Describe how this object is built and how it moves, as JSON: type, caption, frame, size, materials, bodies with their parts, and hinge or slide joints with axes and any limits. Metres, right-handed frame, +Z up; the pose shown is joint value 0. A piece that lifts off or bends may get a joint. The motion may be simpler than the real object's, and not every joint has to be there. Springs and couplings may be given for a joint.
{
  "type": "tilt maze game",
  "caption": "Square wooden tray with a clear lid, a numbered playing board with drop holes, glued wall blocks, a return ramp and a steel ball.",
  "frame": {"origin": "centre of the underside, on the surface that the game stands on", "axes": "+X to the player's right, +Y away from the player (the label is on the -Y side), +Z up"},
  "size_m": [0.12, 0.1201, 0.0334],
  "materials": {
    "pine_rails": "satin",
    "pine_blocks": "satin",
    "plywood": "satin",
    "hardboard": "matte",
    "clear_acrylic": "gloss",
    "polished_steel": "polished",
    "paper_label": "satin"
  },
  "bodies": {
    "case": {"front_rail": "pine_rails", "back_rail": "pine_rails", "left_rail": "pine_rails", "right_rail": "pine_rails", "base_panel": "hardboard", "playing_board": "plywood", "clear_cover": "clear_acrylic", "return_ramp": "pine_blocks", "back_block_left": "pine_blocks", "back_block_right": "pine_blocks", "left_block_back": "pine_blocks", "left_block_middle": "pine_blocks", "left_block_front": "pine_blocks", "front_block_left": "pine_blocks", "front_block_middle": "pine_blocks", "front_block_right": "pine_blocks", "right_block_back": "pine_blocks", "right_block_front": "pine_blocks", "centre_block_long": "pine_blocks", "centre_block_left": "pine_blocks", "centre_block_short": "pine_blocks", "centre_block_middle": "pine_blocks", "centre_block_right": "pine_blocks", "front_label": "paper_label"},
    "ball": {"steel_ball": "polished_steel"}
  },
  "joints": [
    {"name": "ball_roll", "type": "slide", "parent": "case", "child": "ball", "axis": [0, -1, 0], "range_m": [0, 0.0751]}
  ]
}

Written request =
Transcribe the material above in its entirety. Match it exactly.

The completed task =
Describe how this object is built and how it moves, as JSON: type, caption, frame, size, materials, bodies with their parts, and hinge or slide joints with axes and any limits. Metres, right-handed frame, +Z up; the pose shown is joint value 0. A piece that lifts off or bends may get a joint. The motion may be simpler than the real object's, and not every joint has to be there. Springs and couplings may be given for a joint.
{
  "type": "tilt maze game",
  "caption": "Square wooden tray with a clear lid, a numbered playing board with drop holes, glued wall blocks, a return ramp and a steel ball.",
  "frame": {"origin": "centre of the underside, on the surface that the game stands on", "axes": "+X to the player's right, +Y away from the player (the label is on the -Y side), +Z up"},
  "size_m": [0.12, 0.1201, 0.0334],
  "materials": {
    "pine_rails": "satin",
    "pine_blocks": "satin",
    "plywood": "satin",
    "hardboard": "matte",
    "clear_acrylic": "gloss",
    "polished_steel": "polished",
    "paper_label": "satin"
  },
  "bodies": {
    "case": {"front_rail": "pine_rails", "back_rail": "pine_rails", "left_rail": "pine_rails", "right_rail": "pine_rails", "base_panel": "hardboard", "playing_board": "plywood", "clear_cover": "clear_acrylic", "return_ramp": "pine_blocks", "back_block_left": "pine_blocks", "back_block_right": "pine_blocks", "left_block_back": "pine_blocks", "left_block_middle": "pine_blocks", "left_block_front": "pine_blocks", "front_block_left": "pine_blocks", "front_block_middle": "pine_blocks", "front_block_right": "pine_blocks", "right_block_back": "pine_blocks", "right_block_front": "pine_blocks", "centre_block_long": "pine_blocks", "centre_block_left": "pine_blocks", "centre_block_short": "pine_blocks", "centre_block_middle": "pine_blocks", "centre_block_right": "pine_blocks", "front_label": "paper_label"},
    "ball": {"steel_ball": "polished_steel"}
  },
  "joints": [
    {"name": "ball_roll", "type": "slide", "parent": "case", "child": "ball", "axis": [0, -1, 0], "range_m": [0, 0.0751]}
  ]
}